Nyaring was supported with shelter and cash grants for school materials. Her well-being is monitored by LWF case workers and field extension staff, who regularly visit and talk to her and her siblings to see that she is taken care of and well-treated. If no foster arrangement can be found, LWF has a shelter where a caregiver looks after unaccompanied and separated children and makes sure they attend school. Other agencies, such as the International Committee of the Red Cross, meanwhile try to unite the children with their families, if possible.

“Most of the time she is really happy,” Santa Lamunu, LWF Protection Officer in Adjumani, says about the girl. “When they arrive the children are very shy and traumatized. It takes time for them to open up.” Nyaring misses home, the hut built of grass, and the animals. The family kept cattle and 13 goats, which used to be Nyaring’s charge. They were taken in the conflict as well. “I am good at looking after them, but there are no goats here,” she says.

Knowing someone is taking care

Nyaring was lucky to meet her aunt as she fled. She had already been taken when LWF came to assess her situation and make the arrangement official. “With the ongoing conflict, it is very hard to re-unite the children with their families,” Lamunu says.

Two and a half hours from Nyaring’s house, Colleen Betty Ariye is doing the impossible. At the age of 66 she has become the mother to seven foster children. Four of them are her grandchildren, one is a great-grandchild. She does not know what happened to her daughter, the mother of her charges, but she heard that she had been killed in Bor. Their father was a driver in the army and fell victim to the conflict as well.

While the children are in school or attending the pre-school program in child-friendly spaces, the widow of a pastor cleans, cooks, collects firewood and sweeps the nearby market for money. On the weekend, the older children help her. “They have formed a very strong bond,” Lumunu says. At her age, Colleen worries about the future of the children, some of which are still toddlers. “I have LWF support, and I can only trust they will be taken care of,” she says.

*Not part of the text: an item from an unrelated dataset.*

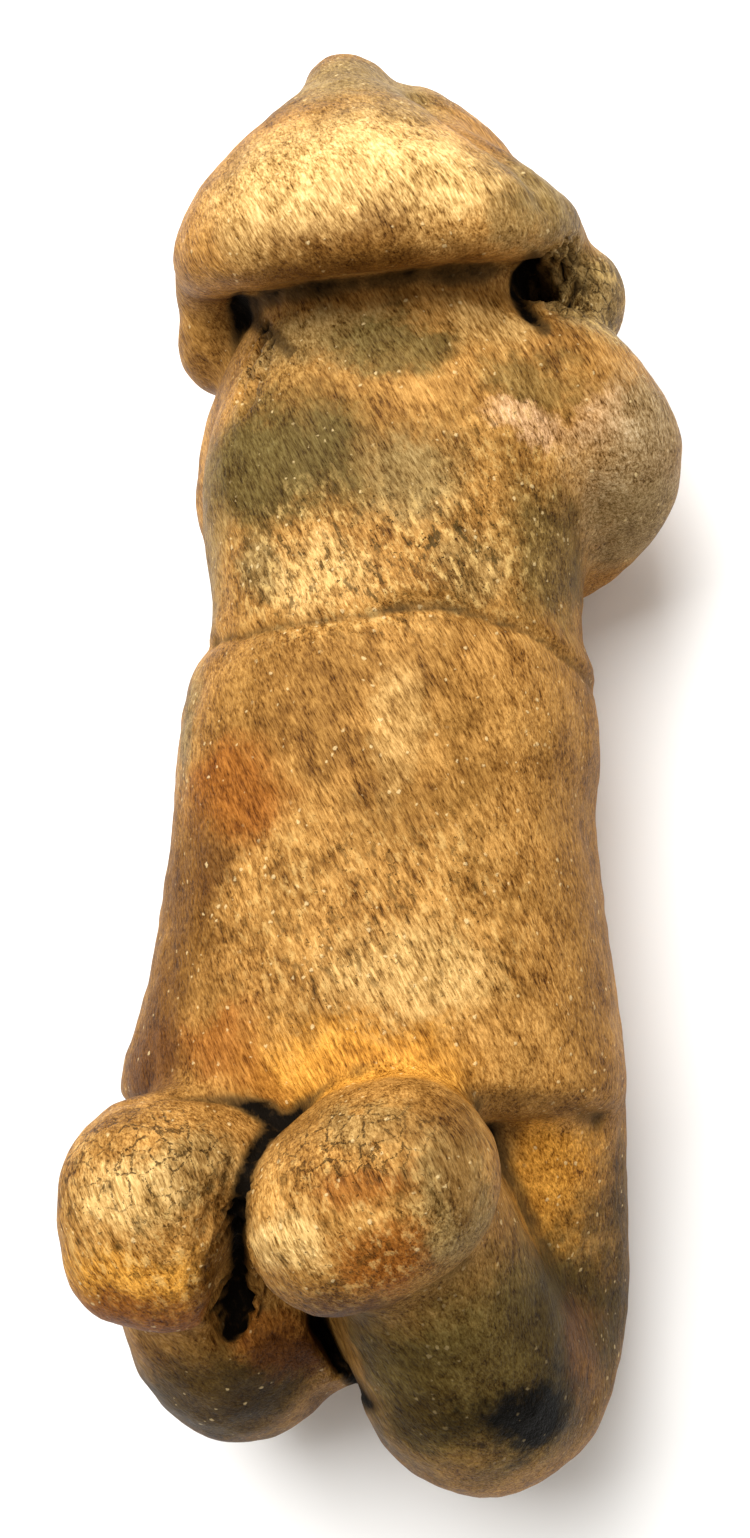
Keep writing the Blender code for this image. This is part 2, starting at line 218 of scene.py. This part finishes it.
def relief(points, normals):
    """How far each point moves out along its normal, in millimetres."""
    rise = 0.10 * wander(points, 9.0, 3) + 0.05 * wander(points, 3.2, 7)
    waist = from_line(points, WAIST_LINE)
    across, along = np.array(WAIST_LINE[2:-1])[:, :2].T
    above = np.clip((points[:, 1] - np.interp(points[:, 0], across, along)) / 0.9, -0.4, 1)
    rise += WAIST_EDGE[0] * hump(waist, WAIST_EDGE[1]) * above
    rise -= WAIST_GROOVE[0] * hump(waist, WAIST_GROOVE[1])
    for line, depth, width in CREASES:
        rise -= depth * hump(from_line(points, line), width)
    crumbs = np.clip(0.5 + wander(points, 1.7, 11), 0, 1.6)
    for middle, reach, depth in CRUMBLED:
        rise -= depth * crumbs * within(points, middle, reach)
    down = np.clip(-normals[:, 2] * 2, 0, 1) * (points[:, 2] < UNDERSIDE_BELOW)
    for line, depth, width in DRAWN:
        rise -= depth * down * hump(from_line(points, line, flat=True), width)
    return rise


def read_rows(layer, key):
    """A mesh layer of three numbers a row as an array."""
    rows = np.empty(len(layer) * 3, np.float32)
    layer.foreach_get(key, rows)
    return rows.reshape(-1, 3).astype(float)


def worked_clay(mesh):
    """Carve the relief into the skin, then press what lies on the table flat again."""
    spots = read_rows(mesh.vertices, "co")
    facing = read_rows(mesh.vertex_normals, "vector")
    moved = spots + facing * relief(spots / MM, facing)[:, None] * MM
    low, high = (np.array(corner) for corner in cad_box)
    mesh.vertices.foreach_set("co", np.clip(moved, low, high).astype(np.float32).ravel())
    mesh.update()
    return mesh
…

Flip-flops are scattered in front of the hut that the extended family shares, a second hut stands half-ready on the plot she has been given. “Sometimes when I wake up, I don’t know what to do,” she says. “It’s very difficult.” She also received shelter and cash from LWF to support her in taking care of the children, and is regularly visited by LWF case workers. “The older children know their mother is dead. The younger ones think I am their mother,” she says.

LWF is committed to ensuring the most vulnerable people within communities have access to material assistance, support and specialist care that addresses their psychological, physical and social needs and enables their full participation in communities.